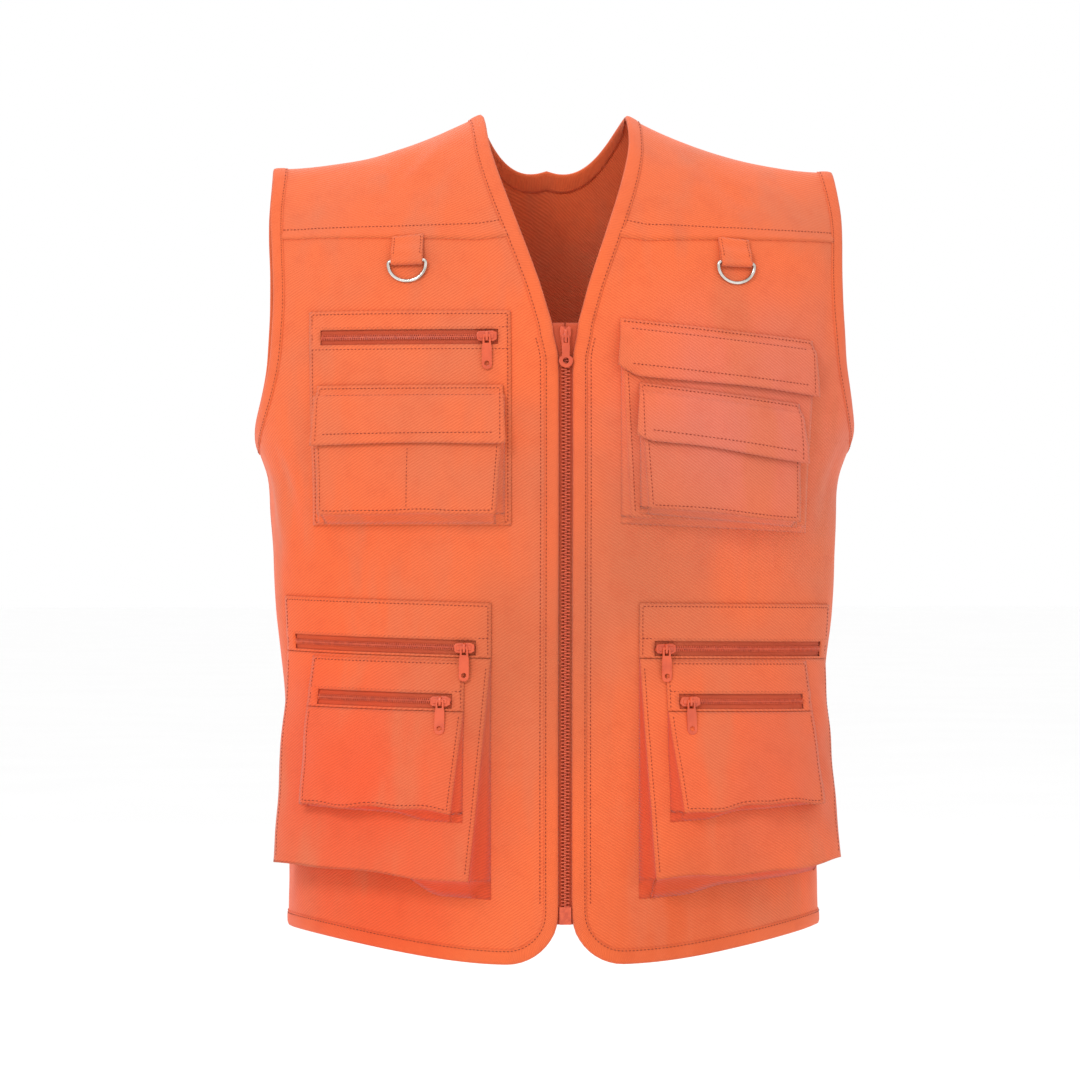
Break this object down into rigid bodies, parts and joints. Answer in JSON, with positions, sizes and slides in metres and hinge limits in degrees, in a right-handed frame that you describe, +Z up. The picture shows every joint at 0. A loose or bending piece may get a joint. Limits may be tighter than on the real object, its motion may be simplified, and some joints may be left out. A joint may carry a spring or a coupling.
{
  "type": "utility work vest",
  "caption": "Orange twill work vest, zip front with bound V neck, D-ring tabs, flapped chest pockets and wedge-shaped zipped lower pockets.",
  "frame": {"origin": "midway between the two points where the shoulder lines meet the neck opening", "axes": "+Z up along the length, front towards -Y, +X to the right of someone who looks at the front"},
  "size_m": [0.4926, 0.2591, 0.6877],
  "materials": {
    "twill": "matte",
    "binding": "matte",
    "zip_tape": "matte",
    "zip": "satin",
    "nickel": "polished"
  },
  "bodies": {
    "vest": {"back_panel": "twill", "back_neck_binding": "binding", "back_hem_binding": "binding", "front_panel_left": "twill", "front_yoke_left": "twill", "front_binding_left": "binding", "armhole_binding_left": "binding", "zip_tape_left": "zip_tape", "d_ring_tab_left": "twill", "lower_left_band": "twill", "lower_left_bag": "twill", "lower_left_small_band": "twill", "lower_left_small_bag": "twill", "lower_left_zip_teeth": "zip", "lower_left_zip_slider": "zip", "lower_left_small_zip_teeth": "zip", "lower_left_small_zip_slider": "zip", "front_panel_right": "twill", "front_yoke_right": "twill", "front_binding_right": "binding", "armhole_binding_right": "binding", "zip_tape_right": "zip_tape", "d_ring_tab_right": "twill", "lower_right_band": "twill", "lower_right_bag": "twill", "lower_right_small_band": "twill", "lower_right_small_bag": "twill", "lower_right_zip_teeth": "zip", "lower_right_zip_slider": "zip", "lower_right_small_zip_teeth": "zip", "lower_right_small_zip_slider": "zip", "zip_teeth": "zip", "zip_pin_box": "zip", "zip_slider": "zip", "chest_left_base": "twill", "chest_left_zip_teeth": "zip", "chest_left_zip_slider": "zip", "chest_left_bag": "twill", "chest_left_flap": "twill", "chest_right_bag": "twill", "chest_right_flap": "twill", "chest_right_front_bag": "twill", "chest_right_front_flap": "twill"},
    "lower_left_zip_puller_body": {"lower_left_zip_puller": "zip"},
    "lower_left_small_zip_puller_body": {"lower_left_small_zip_puller": "zip"},
    "lower_right_zip_puller_body": {"lower_right_zip_puller": "zip"},
    "lower_right_small_zip_puller_body": {"lower_right_small_zip_puller": "zip"},
    "zip_puller_body": {"zip_puller": "zip"},
    "chest_left_zip_puller_body": {"chest_left_zip_puller": "zip"},
    "d_ring_left_body": {"d_ring_left": "nickel"},
    "d_ring_right_body": {"d_ring_right": "nickel"}
  },
  "joints": [
    {"name": "lower_left_zip_puller_swing", "type": "hinge", "parent": "vest", "child": "lower_left_zip_puller_body", "pos_m": [-0.08079, -0.12331, -0.42773], "axis": [-0.991, 0.1336, 0.0057], "range_deg": [0, 140]},
    {"name": "lower_left_small_zip_puller_swing", "type": "hinge", "parent": "vest", "child": "lower_left_small_zip_puller_body", "pos_m": [-0.10019, -0.12567, -0.46979], "axis": [-0.9826, 0.1855, 0.0047], "range_deg": [0, 140]},
    {"name": "lower_right_zip_puller_swing", "type": "hinge", "parent": "vest", "child": "lower_right_zip_puller_body", "pos_m": [0.08079, -0.12326, -0.42861], "axis": [-0.991, -0.1337, -0.0056], "range_deg": [0, 140]},
    {"name": "lower_right_small_zip_puller_swing", "type": "hinge", "parent": "vest", "child": "lower_right_small_zip_puller_body", "pos_m": [0.10018, -0.12558, -0.47054], "axis": [-0.9826, -0.1856, -0.0046], "range_deg": [0, 140]},
    {"name": "zip_puller_swing", "type": "hinge", "parent": "vest", "child": "zip_puller_body", "pos_m": [0, -0.12579, -0.18033], "axis": [-1, -0.0007, 0.0001], "range_deg": [0, 140]},
    {"name": "chest_left_zip_puller_swing", "type": "hinge", "parent": "vest", "child": "chest_left_zip_puller_body", "pos_m": [-0.06296, -0.12658, -0.17997], "axis": [-0.9977, 0.0674, -0.0067], "range_deg": [0, 140]},
    {"name": "d_ring_left_swing", "type": "hinge", "parent": "vest", "child": "d_ring_left_body", "pos_m": [-0.12533, -0.10479, -0.11963], "axis": [-0.9847, 0.1698, -0.0384], "range_deg": [0, 110]},
    {"name": "d_ring_right_swing", "type": "hinge", "parent": "vest", "child": "d_ring_right_body", "pos_m": [0.13922, -0.10215, -0.1201], "axis": [-0.9789, -0.199, 0.046], "range_deg": [0, 110]}
  ]
}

====

INSTRUCTIONS TO FOLLOW -
Print the whole listing exactly as it is.

ANSWER IN FULL -
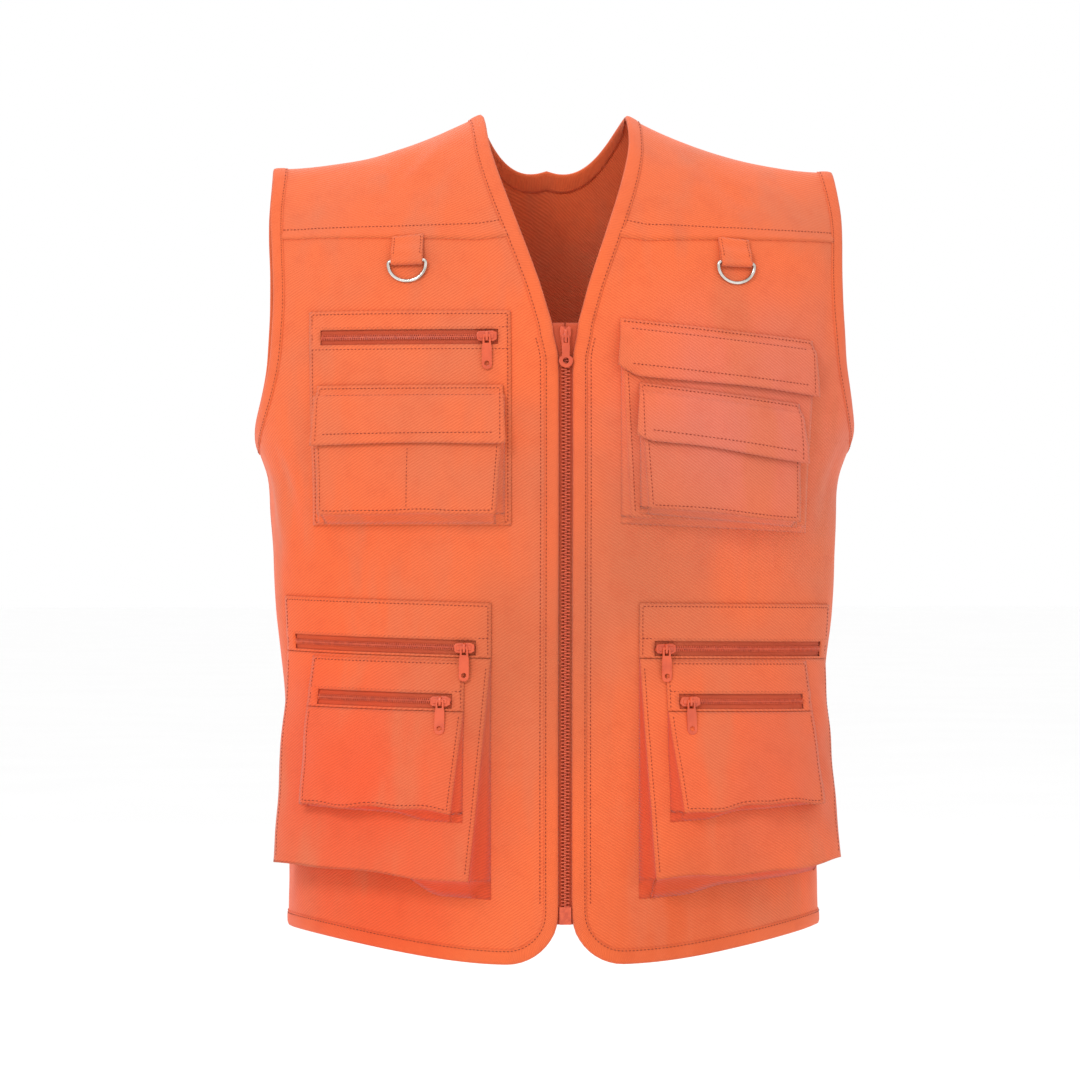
Break this object down into rigid bodies, parts and joints. Answer in JSON, with positions, sizes and slides in metres and hinge limits in degrees, in a right-handed frame that you describe, +Z up. The picture shows every joint at 0. A loose or bending piece may get a joint. Limits may be tighter than on the real object, its motion may be simplified, and some joints may be left out. A joint may carry a spring or a coupling.
{
  "type": "utility work vest",
  "caption": "Orange twill work vest, zip front with bound V neck, D-ring tabs, flapped chest pockets and wedge-shaped zipped lower pockets.",
  "frame": {"origin": "midway between the two points where the shoulder lines meet the neck opening", "axes": "+Z up along the length, front towards -Y, +X to the right of someone who looks at the front"},
  "size_m": [0.4926, 0.2591, 0.6877],
  "materials": {
    "twill": "matte",
    "binding": "matte",
    "zip_tape": "matte",
    "zip": "satin",
    "nickel": "polished"
  },
  "bodies": {
    "vest": {"back_panel": "twill", "back_neck_binding": "binding", "back_hem_binding": "binding", "front_panel_left": "twill", "front_yoke_left": "twill", "front_binding_left": "binding", "armhole_binding_left": "binding", "zip_tape_left": "zip_tape", "d_ring_tab_left": "twill", "lower_left_band": "twill", "lower_left_bag": "twill", "lower_left_small_band": "twill", "lower_left_small_bag": "twill", "lower_left_zip_teeth": "zip", "lower_left_zip_slider": "zip", "lower_left_small_zip_teeth": "zip", "lower_left_small_zip_slider": "zip", "front_panel_right": "twill", "front_yoke_right": "twill", "front_binding_right": "binding", "armhole_binding_right": "binding", "zip_tape_right": "zip_tape", "d_ring_tab_right": "twill", "lower_right_band": "twill", "lower_right_bag": "twill", "lower_right_small_band": "twill", "lower_right_small_bag": "twill", "lower_right_zip_teeth": "zip", "lower_right_zip_slider": "zip", "lower_right_small_zip_teeth": "zip", "lower_right_small_zip_slider": "zip", "zip_teeth": "zip", "zip_pin_box": "zip", "zip_slider": "zip", "chest_left_base": "twill", "chest_left_zip_teeth": "zip", "chest_left_zip_slider": "zip", "chest_left_bag": "twill", "chest_left_flap": "twill", "chest_right_bag": "twill", "chest_right_flap": "twill", "chest_right_front_bag": "twill", "chest_right_front_flap": "twill"},
    "lower_left_zip_puller_body": {"lower_left_zip_puller": "zip"},
    "lower_left_small_zip_puller_body": {"lower_left_small_zip_puller": "zip"},
    "lower_right_zip_puller_body": {"lower_right_zip_puller": "zip"},
    "lower_right_small_zip_puller_body": {"lower_right_small_zip_puller": "zip"},
    "zip_puller_body": {"zip_puller": "zip"},
    "chest_left_zip_puller_body": {"chest_left_zip_puller": "zip"},
    "d_ring_left_body": {"d_ring_left": "nickel"},
    "d_ring_right_body": {"d_ring_right": "nickel"}
  },
  "joints": [
    {"name": "lower_left_zip_puller_swing", "type": "hinge", "parent": "vest", "child": "lower_left_zip_puller_body", "pos_m": [-0.08079, -0.12331, -0.42773], "axis": [-0.991, 0.1336, 0.0057], "range_deg": [0, 140]},
    {"name": "lower_left_small_zip_puller_swing", "type": "hinge", "parent": "vest", "child": "lower_left_small_zip_puller_body", "pos_m": [-0.10019, -0.12567, -0.46979], "axis": [-0.9826, 0.1855, 0.0047], "range_deg": [0, 140]},
    {"name": "lower_right_zip_puller_swing", "type": "hinge", "parent": "vest", "child": "lower_right_zip_puller_body", "pos_m": [0.08079, -0.12326, -0.42861], "axis": [-0.991, -0.1337, -0.0056], "range_deg": [0, 140]},
    {"name": "lower_right_small_zip_puller_swing", "type": "hinge", "parent": "vest", "child": "lower_right_small_zip_puller_body", "pos_m": [0.10018, -0.12558, -0.47054], "axis": [-0.9826, -0.1856, -0.0046], "range_deg": [0, 140]},
    {"name": "zip_puller_swing", "type": "hinge", "parent": "vest", "child": "zip_puller_body", "pos_m": [0, -0.12579, -0.18033], "axis": [-1, -0.0007, 0.0001], "range_deg": [0, 140]},
    {"name": "chest_left_zip_puller_swing", "type": "hinge", "parent": "vest", "child": "chest_left_zip_puller_body", "pos_m": [-0.06296, -0.12658, -0.17997], "axis": [-0.9977, 0.0674, -0.0067], "range_deg": [0, 140]},
    {"name": "d_ring_left_swing", "type": "hinge", "parent": "vest", "child": "d_ring_left_body", "pos_m": [-0.12533, -0.10479, -0.11963], "axis": [-0.9847, 0.1698, -0.0384], "range_deg": [0, 110]},
    {"name": "d_ring_right_swing", "type": "hinge", "parent": "vest", "child": "d_ring_right_body", "pos_m": [0.13922, -0.10215, -0.1201], "axis": [-0.9789, -0.199, 0.046], "range_deg": [0, 110]}
  ]
}